How are you defining squares formed from the vertices of GxG? Do you include the "1-dimensional" ones like {a1,c1,e1,g1} (with the I-hope-obvious meaning)? Here's one way, which excludes those: a square is the image of a square in ZxZ under the quotient map (mod 8, mod 8), provided the image vertices are distinct. And here's another which includes them: embed G in R^2 in the usual way and GxG correspondingly in R^4, and then a square is, er, a square :-). I prefer the former way; I think your language implies the latter.

(Microchallenge: How many distinct squares are there in the GxG case, where a square is defined by its set of vertices? Better, generalize to the case of G = the regular N-gon)

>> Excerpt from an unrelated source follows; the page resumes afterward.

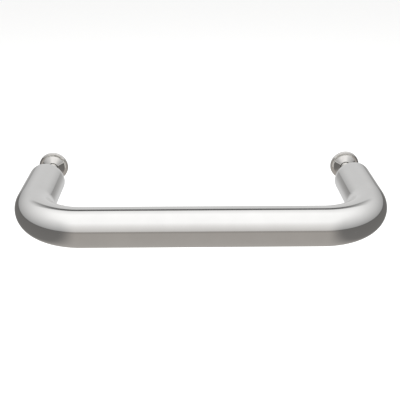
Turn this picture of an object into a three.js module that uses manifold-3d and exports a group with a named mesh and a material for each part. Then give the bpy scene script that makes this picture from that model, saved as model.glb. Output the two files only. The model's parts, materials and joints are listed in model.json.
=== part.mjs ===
// Pool handrail: a handle bent from one stainless tube and clamped through a wall at both ends.
//
// Frame, in millimetres: +X runs along the handle bar from the left leg to the right leg, +Y points
// from the swimmer into the wall, and +Z is up. The origin lies on the wall's front face, midway
// between the two legs. The bar is in front of the wall, and the clamping hardware is behind it.
import * as THREE from 'three';
import { mergeVertices } from 'three/addons/utils/BufferGeometryUtils.js';
import Module from 'manifold-3d';

const wasm = await Module();
wasm.setup();

// The handle's tube
const TUBE_RADIUS = 21.5;
const TUBE_WALL = 1.5;
const LEG_SPACING = 372;
const BEND_RADIUS = 59.5;
const REACH = 125; // from the bar's axis to the leg's end

// The wall that the handle is clamped to, as drawn
const WALL_THICKNESS = 40;

// M12 threads and the clearance that separate pieces keep
const STUD_RADIUS = 6;
const STUD_CHAMFER = 1.1;
const GAP = 0.3;
const BORE_RADIUS = STUD_RADIUS + GAP;

// Fixings, in the order in which they sit along +Y
const WELD_NUT_LENGTH = 22;
const STUD_INSET = 2; // how far the stud stops short of the weld nut's far end
const END_PLATE_THICKNESS = 5;
const SEAL_POCKET_DEPTH = 2.4;
const SEAL_CORD_RADIUS = 0.9;
const GASKET_RADIUS = 20;
const GASKET_THICKNESS = 2;
const BACKING_RADIUS = 18;
const BACKING_THICKNESS = 3.5;
const BACKING_CREST_RADIUS = 16; // the flat top of the rim ends here
const BACKING_BEVEL_RADIUS = 17.5; // and the rim's bevel ends here
const BACKING_BEVEL_DROP = 0.46;
const BACKING_EDGE_RADIUS = 0.5;
const CONE_RADIUS = 14;
const CONE_TIP_RADIUS = 6.8;
const CONE_RISE = 4.2; // from the rim's flat top towards the leg
const SPRING_INNER_RADIUS = 6.5;
const SPRING_OUTER_RADIUS = 10.5;
const SPRING_THICKNESS = 2.5;
const SPRING_LIFT = 0.6; // how far one end of the split ring stands proud of the other
const SPRING_HALF_SLIT = 0.12; // radians
const NUT_ACROSS_FLATS = 19;
const NUT_CORNER_RADIUS = NUT_ACROSS_FLATS / Math.sqrt(3);
const NUT_THICKNESS = 10;
const NUT_CHAMFER = 1;
const NUT_FACE_INSET = 0.2; // how far each round end face lies inside the flats
const STUD_BACK = 63;

// How finely round shapes are cut
const TUBE_HALF_SIDES = 16;
const BEND_STEPS = 10;
const ROUND_SIDES = 28;
const BACKING_SIDES = 36;
const BORE_HALF_SIDES = 12;

// Places along +Y, worked out from the sizes above
const GASKET_FRONT = -GASKET_THICKNESS;
const LEG_END = GASKET_FRONT - GAP;
const BAR_Y = LEG_END - REACH;
const PLATE_FRONT = LEG_END - END_PLATE_THICKNESS;
const WELD_NUT_FRONT = PLATE_FRONT - GAP - WELD_NUT_LENGTH;
const SPRING_FRONT = WALL_THICKNESS + BACKING_THICKNESS + GAP;
const NUT_FRONT = SPRING_FRONT + SPRING_THICKNESS + SPRING_LIFT + GAP;

const STEEL = { color: 0xc9c6c1, roughness: 0.18, metalness: 1 };
const PLAIN_STEEL = { color: 0xb4b2ae, roughness: 0.35, metalness: 1 };
const GASKET_RUBBER = { color: 0xcecdc9, roughness: 0.8, metalness: 0 };
const SEAL_RUBBER = { color: 0x23231f, roughness: 0.6, metalness: 0 };

// The U-shaped centreline. Its steps gather on the two bends, and each straight run is one step.
class HandleLine extends THREE.Curve {
  constructor() {
    super();
    this.stations = [];
    this.addStation(-LEG_SPACING / 2, LEG_END, 0, -1);
    this.addBend(-1);
    this.addBend(1);
    this.addStation(LEG_SPACING / 2, LEG_END, 0, 1);
  }

  addStation(x, y, tangentX, tangentY) {
    this.stations.push({
      point: new THREE.Vector3(x, y, 0),
      tangent: new THREE.Vector3(tangentX, tangentY, 0).normalize(),
    });
  }

  // side is -1 for the left bend, which leads into the bar, and 1 for the right one, out of it.
  addBend(side) {
    const centreX = side * (LEG_SPACING / 2 - BEND_RADIUS);
    const centreY = BAR_Y + BEND_RADIUS;
    for (let step = 0; step <= BEND_STEPS; step += 1) {
      const turned = (step / BEND_STEPS) * (Math.PI / 2);
      const angle = side < 0 ? Math.PI + turned : 1.5 * Math.PI + turned;
      const x = centreX + BEND_RADIUS * Math.cos(angle);
      const y = centreY + BEND_RADIUS * Math.sin(angle);
      this.addStation(x, y, -Math.sin(angle), Math.cos(angle));
    }
  }

  get steps() {
    return this.stations.length - 1;
  }

  stationAt(u) {
    return this.stations[Math.round(u * this.steps)];
  }

  getPointAt(u, target = new THREE.Vector3()) {
    return target.copy(this.stationAt(u).point);
  }

  getTangentAt(u, target = new THREE.Vector3()) {
    return target.copy(this.stationAt(u).tangent);
  }
}

function railTube() {
  const section = new THREE.Shape().absarc(0, 0, TUBE_RADIUS, 0, 2 * Math.PI, false);
  section.holes.push(new THREE.Path().absarc(0, 0, TUBE_RADIUS - TUBE_WALL, 0, 2 * Math.PI, true));
  const line = new HandleLine();
  return new THREE.ExtrudeGeometry(section, {
    steps: line.steps,
    curveSegments: TUBE_HALF_SIDES,
    extrudePath: line,
  });
}

// A round piece about the leg's axis. The profile lists [radius, y] pairs.
function turned(profile, sides = ROUND_SIDES) {
  return new THREE.LatheGeometry(profile.map(([radius, y]) => new THREE.Vector2(radius, y)), sides);
}

// A ring's profile, closed on itself.
function ringProfile(innerRadius, outerRadius, front, back) {
  return [
    [innerRadius, front],
    [outerRadius, front],
    [outerRadius, back],
    [innerRadius, back],
    [innerRadius, front],
  ];
}

function endPlate() {
  const pocketRadius = BORE_RADIUS + 2 * SEAL_CORD_RADIUS + GAP;
  const plateRadius = TUBE_RADIUS - TUBE_WALL - GAP;
  return turned([
    [BORE_RADIUS, PLATE_FRONT],
    [plateRadius, PLATE_FRONT],
    [plateRadius, LEG_END],
    [pocketRadius, LEG_END],
    [pocketRadius, LEG_END - SEAL_POCKET_DEPTH],
    [BORE_RADIUS, LEG_END - SEAL_POCKET_DEPTH],
    [BORE_RADIUS, PLATE_FRONT],
  ]);
}

function studSeal() {
  const centreRadius = BORE_RADIUS + SEAL_CORD_RADIUS;
  const centreY = LEG_END - SEAL_POCKET_DEPTH + GAP + SEAL_CORD_RADIUS;
  const cordSides = 8;
  const profile = [];
  for (let side = 0; side <= cordSides; side += 1) {
    const angle = (side % cordSides) * ((2 * Math.PI) / cordSides);
    const radius = centreRadius + SEAL_CORD_RADIUS * Math.cos(angle);
    profile.push([radius, centreY + SEAL_CORD_RADIUS * Math.sin(angle)]);
  }
  return turned(profile);
}

function stud() {
  const front = WELD_NUT_FRONT + STUD_INSET;
  const back = STUD_BACK;
  const tipRadius = STUD_RADIUS - STUD_CHAMFER;
  return turned([
    [0, front],
    [tipRadius, front],
    [STUD_RADIUS, front + STUD_CHAMFER],
    [STUD_RADIUS, back - STUD_CHAMFER],
    [tipRadius, back],
    [0, back],
  ], 2 * BORE_HALF_SIDES);
}

function wallGasket() {
  return turned(ringProfile(BORE_RADIUS, GASKET_RADIUS, GASKET_FRONT, 0));
}

// A disc whose flat rim bears on the back of the wall, round a cone that centres in the wall's hole.
function backingWasher() {
  const front = WALL_THICKNESS;
  const back = front + BACKING_THICKNESS;
  const tip = front - CONE_RISE;
  const edgeSteps = 3;
  const backBevel = 0.5;
  const profile = [
    [BORE_RADIUS, tip],
    [CONE_TIP_RADIUS, tip],
    [CONE_RADIUS, front],
    [BACKING_CREST_RADIUS, front],
  ];
  for (let step = 0; step <= edgeSteps; step += 1) {
    const angle = (step / edgeSteps) * (Math.PI / 2);
    const radius = BACKING_BEVEL_RADIUS + BACKING_EDGE_RADIUS * Math.sin(angle);
    const drop = BACKING_BEVEL_DROP + BACKING_EDGE_RADIUS * (1 - Math.cos(angle));
    profile.push([radius, front + drop]);
  }
  profile.push([BACKING_RADIUS, back - backBevel], [BACKING_RADIUS - backBevel, back]);
  profile.push([BORE_RADIUS, back], [BORE_RADIUS, tip]);
  return turned(profile, BACKING_SIDES);
}

// A flat shape drawn across the leg's axis and made thick along +Y.
function plate(shape, front, thickness, halfSides) {
  const options = { depth: thickness, bevelEnabled: false, curveSegments: halfSides };
  const geometry = new THREE.ExtrudeGeometry(shape, options);
  geometry.rotateX(-Math.PI / 2);
  geometry.translate(0, front, 0);
  return geometry;
}

// A split ring whose two ends stand apart, as on a spring lock washer that isn't yet tight.
function springWasher() {
  const start = SPRING_HALF_SLIT;
  const end = 2 * Math.PI - SPRING_HALF_SLIT;
  const shape = new THREE.Shape();
  shape.absarc(0, 0, SPRING_OUTER_RADIUS, start, end, false);
  shape.absarc(0, 0, SPRING_INNER_RADIUS, end, start, true);
  const geometry = plate(shape, SPRING_FRONT, SPRING_THICKNESS, BORE_HALF_SIDES);
  const places = geometry.getAttribute('position');
  for (let index = 0; index < places.count; index += 1) {
    const angle = Math.atan2(-places.getZ(index), places.getX(index));
    const turnedPart = ((angle + 2 * Math.PI) % (2 * Math.PI)) / (2 * Math.PI);
    places.setY(index, places.getY(index) + SPRING_LIFT * turnedPart);
  }
  return geometry;
}

function toSolid(geometry) {
  const bare = geometry.clone();
  bare.deleteAttribute('normal');
  bare.deleteAttribute('uv');
  const merged = mergeVertices(bare, 1e-4);
  const vertProperties = new Float32Array(merged.getAttribute('position').array);
  const triVerts = new Uint32Array(merged.getIndex().array);
  return new wasm.Manifold(new wasm.Mesh({ numProp: 3, vertProperties, triVerts }));
}

function toGeometry(solid) {
  const mesh = solid.getMesh();
  const geometry = new THREE.BufferGeometry();
  geometry.setAttribute('position', new THREE.BufferAttribute(mesh.vertProperties, 3));
  geometry.setIndex(new THREE.BufferAttribute(mesh.triVerts, 1));
  geometry.computeVertexNormals();
  return geometry;
}

function hexagon() {
  const corners = [];
  for (let corner = 0; corner < 6; corner += 1) {
    const angle = (corner / 6) * 2 * Math.PI;
    const x = NUT_CORNER_RADIUS * Math.cos(angle);
    corners.push(new THREE.Vector2(x, NUT_CORNER_RADIUS * Math.sin(angle)));
  }
  return new THREE.Shape(corners);
}

// A hexagon nut with a flat on top, whose corners are turned down at both ends.
function hexNut(front, thickness) {
  const faceRadius = NUT_ACROSS_FLATS / 2 - NUT_FACE_INSET;
  const back = front + thickness;
  const outline = hexagon();
  outline.holes.push(new THREE.Path().absarc(0, 0, BORE_RADIUS, 0, 2 * Math.PI, true));
  const prism = toSolid(plate(outline, front, thickness, BORE_HALF_SIDES));
  const turnedBlank = toSolid(turned([
    [0, front],
    [faceRadius, front],
    [NUT_CORNER_RADIUS, front + NUT_CHAMFER],
    [NUT_CORNER_RADIUS, back - NUT_CHAMFER],
    [faceRadius, back],
    [0, back],
  ], 2 * BORE_HALF_SIDES));
  return toGeometry(prism.intersect(turnedBlank));
}

const root = new THREE.Group();

function addPiece(parent, name, geometry, finish) {
  const mesh = new THREE.Mesh(geometry, new THREE.MeshStandardMaterial(finish));
  mesh.name = name;
  parent.add(mesh);
}

// The pieces at one end of the handle, drawn about the leg's axis and moved out to the leg.
function addFixings(side, legX) {
  const end = new THREE.Group();
  end.position.x = legX;
  addPiece(end, `${side}_weld_nut`, hexNut(WELD_NUT_FRONT, WELD_NUT_LENGTH), PLAIN_STEEL);
  addPiece(end, `${side}_end_plate`, endPlate(), PLAIN_STEEL);
  addPiece(end, `${side}_stud_seal`, studSeal(), SEAL_RUBBER);
  addPiece(end, `${side}_stud`, stud(), PLAIN_STEEL);
  addPiece(end, `${side}_wall_gasket`, wallGasket(), GASKET_RUBBER);
  addPiece(end, `${side}_backing_washer`, backingWasher(), STEEL);
  addPiece(end, `${side}_spring_washer`, springWasher(), PLAIN_STEEL);
  addPiece(end, `${side}_clamp_nut`, hexNut(NUT_FRONT, NUT_THICKNESS), PLAIN_STEEL);
  root.add(end);
}

addPiece(root, 'rail_tube', railTube(), STEEL);
addFixings('left', -LEG_SPACING / 2);
addFixings('right', LEG_SPACING / 2);

export default root;
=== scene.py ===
"""Looks of a pool handrail: a polished tube handle, clamped through a wall at both ends.

Everything is in metres in the part's own frame: +X along the bar, +Y from the user into the wall,
+Z up, with the origin on the wall's front face midway between the two legs.
"""
import json
import math

import bmesh
import bpy
from mathutils import Matrix, Vector


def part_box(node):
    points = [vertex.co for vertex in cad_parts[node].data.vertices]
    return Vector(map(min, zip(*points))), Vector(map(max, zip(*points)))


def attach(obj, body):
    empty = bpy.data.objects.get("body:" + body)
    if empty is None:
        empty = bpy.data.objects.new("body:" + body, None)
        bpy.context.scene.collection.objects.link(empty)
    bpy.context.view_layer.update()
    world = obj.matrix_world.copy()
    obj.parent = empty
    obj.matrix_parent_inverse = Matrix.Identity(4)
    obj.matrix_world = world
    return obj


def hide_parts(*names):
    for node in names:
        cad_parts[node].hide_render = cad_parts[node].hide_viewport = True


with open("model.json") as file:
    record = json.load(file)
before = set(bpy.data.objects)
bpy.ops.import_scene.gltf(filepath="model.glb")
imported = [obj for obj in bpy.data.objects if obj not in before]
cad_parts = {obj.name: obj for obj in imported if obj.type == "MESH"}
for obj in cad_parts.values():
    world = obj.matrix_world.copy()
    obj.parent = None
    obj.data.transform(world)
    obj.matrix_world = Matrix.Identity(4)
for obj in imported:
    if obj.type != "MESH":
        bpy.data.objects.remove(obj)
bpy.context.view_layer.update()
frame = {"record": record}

MM = 0.001
TURN = 2 * math.pi

# Sizes that the frame gives
RAIL_LOW, RAIL_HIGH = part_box("rail_tube")
TUBE_RADIUS = (RAIL_HIGH.z - RAIL_LOW.z) / 2
LEG_X = RAIL_HIGH.x - TUBE_RADIUS
LEG_END = RAIL_HIGH.y
BAR_Y = RAIL_LOW.y + TUBE_RADIUS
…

I'll adopt my definition above, which may differ from yours. You can get a square with (0,0) as one vertex by picking any other vertex (a,b) and then continuing with (a-b,a+b), (-b,a), and every square with (0,0) as a vertex arises thus. This works unless two vertices are the same, which happens iff (a-b,a+b)=(0,0), <=> (a,b)=(n/2,n/2). So the squares (without a vertex pinned, now) are { { (x,y), (x+a,y+b), (x+a-b,y+a+b), (x-b,y+a) } : x,y,a,b in Z/nZ, (a,b) neither (0,0) nor (n/2,n/2) } and the only remaining question is how many times each square has now been counted when we list the tuples (x,y,a,b). Four times at least, via f : (x,y,a,b) -> (x+a,y+b,-b,a) which has f^4=identity, and all orbits of size 4. And, unless I've goofed, which I probably have, that's all. So the number of squares is if n is odd: n^2(n^2-1)/4 if n is even: n^2(n^2-2)/4 I *think* all that changes if we adopt the embed-in-R^4 definition is that when 4|n we get an extra 2(n/4)=n/2 squares, but my 4-dimensional intuition is pretty dicey and I'm too lazy to check :-). -- g

The second player can always win the Game of van der Waerden. The first round, player 2 picks whichever of 1,2,8, and 9 is closest to player 1's first move with the same parity. The second move, pick one of those four with the opposite parity, from the other end of the range if possible (e.g., if the your first pick was 2, take 9 if possible, otherwise 1). On player 2's third move, with one exception it is always possible to leave a position such that at least 2 of the 3 remaining numbers will not create an arithmetic sequence; on the next turn, 1 will be left, forcing the win. The exception is when player 1 has 1,2,5 and player 2 has 8,9 (or similarly, player 1 has 5,8,9 and player 2 has 1,2). In this case, take 4 (6); 3 (7) will then be playable on the next turn, since player 1 can't take it. I would be quite surprised if player 2 is not the winner of the game of Ramsey, as well. Besides having an extra edge all the time, the first move involves no real choice - all edges are equivalent - so the usual advantage of going first is not there. (Of course, player 2's first move has only 2 distinct options.) And, player 1 winds up with 1 more edge. Franklin T. Adams-Watters David asks: << Can anybody tell me who is the winner of the following two games. Game of Ramsey. Two players alternately pick edges from a complete graph on 6 vertices until one of them has collected three edges that form a triangle at which point his Opponent is the winner. Game of van der Waerden. Two players alternately pick numbers from the set {1,2, . .,9} until one of them has collected three numbers which form an arithmetic progression at which point his Opponent is the winner. The point is, of course, that these games cannot end in a draw.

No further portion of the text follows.